## Begin Given data
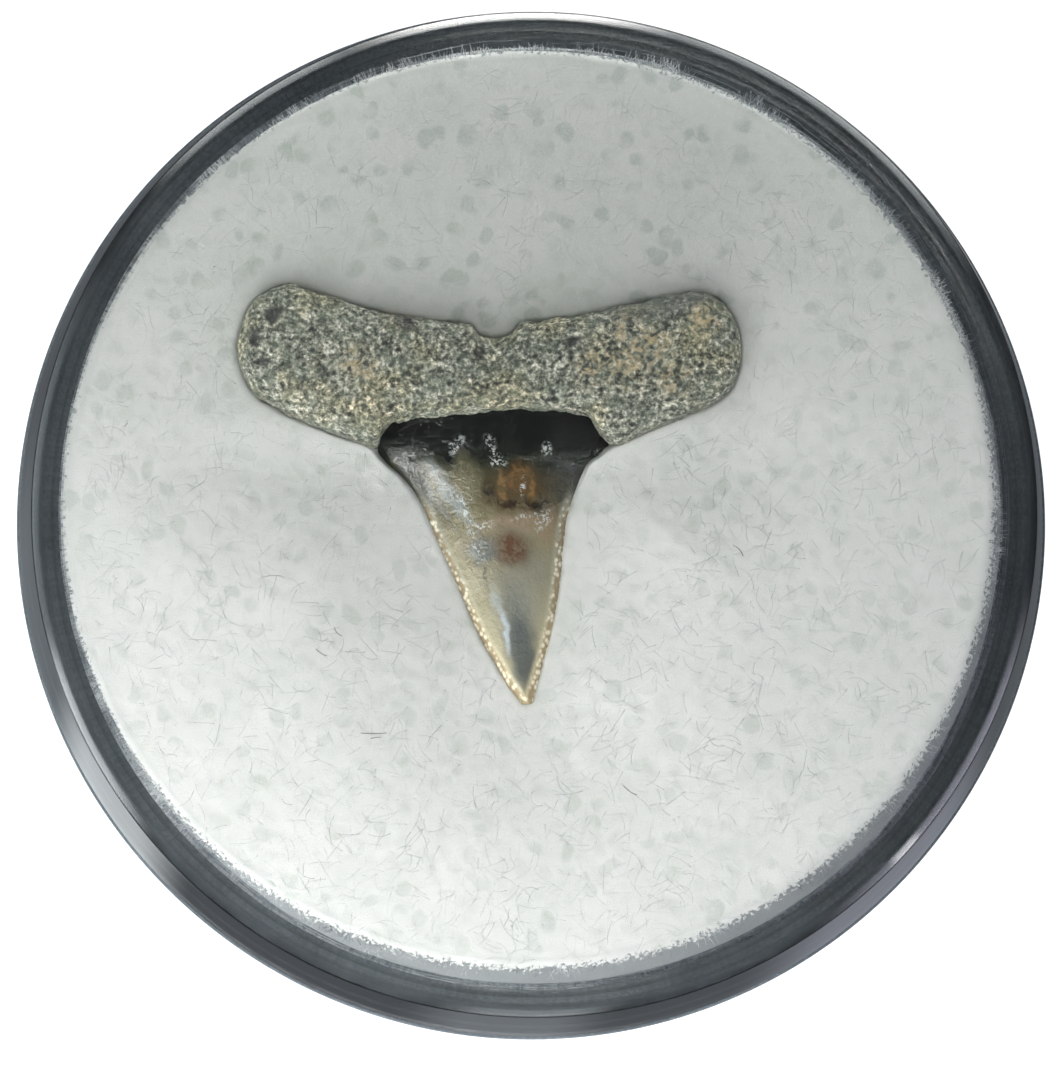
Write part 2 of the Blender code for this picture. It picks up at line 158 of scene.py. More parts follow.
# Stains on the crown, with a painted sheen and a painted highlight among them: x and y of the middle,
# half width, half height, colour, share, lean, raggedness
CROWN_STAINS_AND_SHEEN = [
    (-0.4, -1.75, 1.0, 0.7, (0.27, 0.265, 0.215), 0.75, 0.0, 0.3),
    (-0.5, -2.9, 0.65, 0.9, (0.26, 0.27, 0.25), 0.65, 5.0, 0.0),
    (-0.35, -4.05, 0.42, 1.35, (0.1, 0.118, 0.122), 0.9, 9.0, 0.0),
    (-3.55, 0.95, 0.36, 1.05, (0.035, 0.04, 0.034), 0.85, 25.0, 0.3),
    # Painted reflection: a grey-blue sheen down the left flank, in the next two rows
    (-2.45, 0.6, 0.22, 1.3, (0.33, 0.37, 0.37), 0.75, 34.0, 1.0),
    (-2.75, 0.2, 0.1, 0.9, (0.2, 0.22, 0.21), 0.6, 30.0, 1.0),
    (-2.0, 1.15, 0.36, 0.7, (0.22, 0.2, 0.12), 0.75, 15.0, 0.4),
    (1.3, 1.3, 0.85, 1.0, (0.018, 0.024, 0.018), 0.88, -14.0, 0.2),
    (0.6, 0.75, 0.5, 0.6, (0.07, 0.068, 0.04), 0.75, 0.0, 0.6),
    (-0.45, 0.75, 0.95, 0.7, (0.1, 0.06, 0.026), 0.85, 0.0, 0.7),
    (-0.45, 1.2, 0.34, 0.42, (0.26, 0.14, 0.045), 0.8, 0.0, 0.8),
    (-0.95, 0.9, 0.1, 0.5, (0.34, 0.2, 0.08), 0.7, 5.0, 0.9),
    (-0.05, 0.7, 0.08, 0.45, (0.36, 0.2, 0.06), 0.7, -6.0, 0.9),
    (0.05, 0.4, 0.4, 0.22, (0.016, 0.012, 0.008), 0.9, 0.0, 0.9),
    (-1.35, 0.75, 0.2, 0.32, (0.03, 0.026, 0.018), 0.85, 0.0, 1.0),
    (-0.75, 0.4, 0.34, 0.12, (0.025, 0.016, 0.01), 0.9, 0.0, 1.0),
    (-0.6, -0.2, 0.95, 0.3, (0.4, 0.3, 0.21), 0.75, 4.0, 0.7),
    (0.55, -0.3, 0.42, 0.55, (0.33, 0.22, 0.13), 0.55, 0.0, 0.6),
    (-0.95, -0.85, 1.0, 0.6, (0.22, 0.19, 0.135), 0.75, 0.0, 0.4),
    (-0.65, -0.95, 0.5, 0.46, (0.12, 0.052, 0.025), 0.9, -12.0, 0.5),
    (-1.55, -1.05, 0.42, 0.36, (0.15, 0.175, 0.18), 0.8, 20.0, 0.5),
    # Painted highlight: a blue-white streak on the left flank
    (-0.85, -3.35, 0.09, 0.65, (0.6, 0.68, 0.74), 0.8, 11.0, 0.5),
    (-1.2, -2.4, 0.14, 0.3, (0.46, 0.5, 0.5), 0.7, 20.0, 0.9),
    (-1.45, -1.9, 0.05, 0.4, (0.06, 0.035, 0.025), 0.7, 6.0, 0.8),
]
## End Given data
• [Task to complete]
Produce an exact copy of the whole listing.

• [Expected answer]
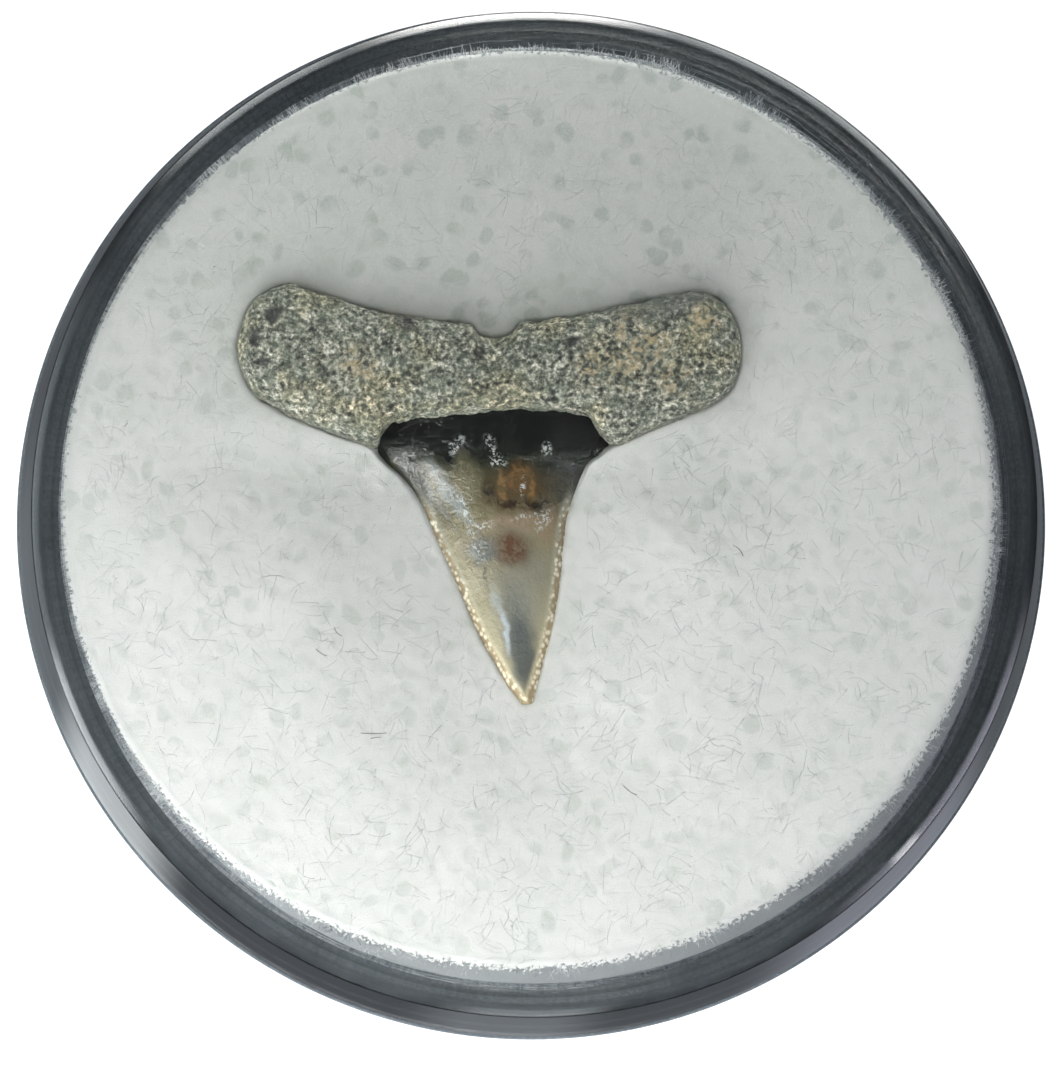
Write part 2 of the Blender code for this picture. It picks up at line 158 of scene.py. More parts follow.
# Stains on the crown, with a painted sheen and a painted highlight among them: x and y of the middle,
# half width, half height, colour, share, lean, raggedness
CROWN_STAINS_AND_SHEEN = [
    (-0.4, -1.75, 1.0, 0.7, (0.27, 0.265, 0.215), 0.75, 0.0, 0.3),
    (-0.5, -2.9, 0.65, 0.9, (0.26, 0.27, 0.25), 0.65, 5.0, 0.0),
    (-0.35, -4.05, 0.42, 1.35, (0.1, 0.118, 0.122), 0.9, 9.0, 0.0),
    (-3.55, 0.95, 0.36, 1.05, (0.035, 0.04, 0.034), 0.85, 25.0, 0.3),
    # Painted reflection: a grey-blue sheen down the left flank, in the next two rows
    (-2.45, 0.6, 0.22, 1.3, (0.33, 0.37, 0.37), 0.75, 34.0, 1.0),
    (-2.75, 0.2, 0.1, 0.9, (0.2, 0.22, 0.21), 0.6, 30.0, 1.0),
    (-2.0, 1.15, 0.36, 0.7, (0.22, 0.2, 0.12), 0.75, 15.0, 0.4),
    (1.3, 1.3, 0.85, 1.0, (0.018, 0.024, 0.018), 0.88, -14.0, 0.2),
    (0.6, 0.75, 0.5, 0.6, (0.07, 0.068, 0.04), 0.75, 0.0, 0.6),
    (-0.45, 0.75, 0.95, 0.7, (0.1, 0.06, 0.026), 0.85, 0.0, 0.7),
    (-0.45, 1.2, 0.34, 0.42, (0.26, 0.14, 0.045), 0.8, 0.0, 0.8),
    (-0.95, 0.9, 0.1, 0.5, (0.34, 0.2, 0.08), 0.7, 5.0, 0.9),
    (-0.05, 0.7, 0.08, 0.45, (0.36, 0.2, 0.06), 0.7, -6.0, 0.9),
    (0.05, 0.4, 0.4, 0.22, (0.016, 0.012, 0.008), 0.9, 0.0, 0.9),
    (-1.35, 0.75, 0.2, 0.32, (0.03, 0.026, 0.018), 0.85, 0.0, 1.0),
    (-0.75, 0.4, 0.34, 0.12, (0.025, 0.016, 0.01), 0.9, 0.0, 1.0),
    (-0.6, -0.2, 0.95, 0.3, (0.4, 0.3, 0.21), 0.75, 4.0, 0.7),
    (0.55, -0.3, 0.42, 0.55, (0.33, 0.22, 0.13), 0.55, 0.0, 0.6),
    (-0.95, -0.85, 1.0, 0.6, (0.22, 0.19, 0.135), 0.75, 0.0, 0.4),
    (-0.65, -0.95, 0.5, 0.46, (0.12, 0.052, 0.025), 0.9, -12.0, 0.5),
    (-1.55, -1.05, 0.42, 0.36, (0.15, 0.175, 0.18), 0.8, 20.0, 0.5),
    # Painted highlight: a blue-white streak on the left flank
    (-0.85, -3.35, 0.09, 0.65, (0.6, 0.68, 0.74), 0.8, 11.0, 0.5),
    (-1.2, -2.4, 0.14, 0.3, (0.46, 0.5, 0.5), 0.7, 20.0, 0.9),
    (-1.45, -1.9, 0.05, 0.4, (0.06, 0.035, 0.025), 0.7, 6.0, 0.8),
]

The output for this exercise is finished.